Success in a private bug bounty program is not just about the number of bugs found. It’s about the quality of insights, the speed of remediation, and the growth of a security-aware culture. Consider the following metrics and practices:

  • Mean time to triage and remediation: Track how quickly vulnerabilities are validated and patched.
  • Submission quality: Monitor the proportion of actionable reports versus noise and use feedback to refine scope and guidelines.
  • Researcher engagement: Maintain open lines of communication, provide timely feedback, and recognize valuable researchers to sustain participation.
  • Impact on risk posture: Correlate findings with reduced exposure, improved SBOM hygiene, and updated threat models.

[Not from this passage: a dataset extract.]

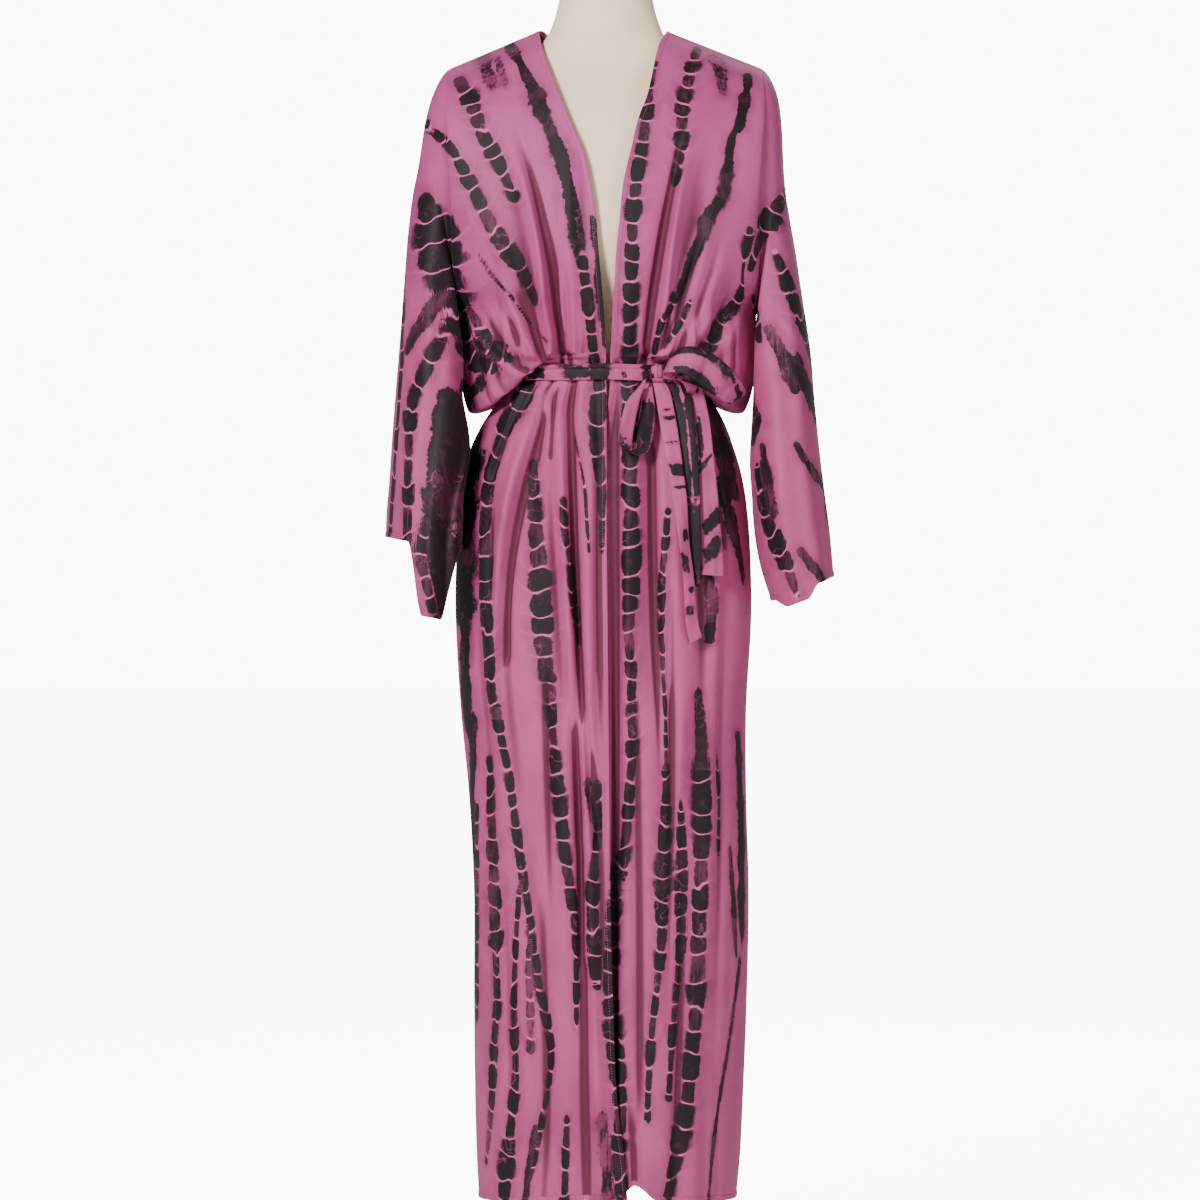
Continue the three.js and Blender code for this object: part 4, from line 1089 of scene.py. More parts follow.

Private bug bounty programs have matured into a practical and scalable path for proactive security. They complement automated testing, code reviews, and internal red-teaming by tapping into a diverse pool of expertise. When designed thoughtfully, these programs foster collaboration, accelerate risk reduction, and build a security-first mindset across engineering teams and leadership alike.

For organizations navigating the complexities of modern software, private bug bounty programs offer a measured approach to uncover vulnerabilities before attackers do. With clear scope, disciplined governance, and a commitment to respectful disclosure, these programs can become a cornerstone of resilient security strategy.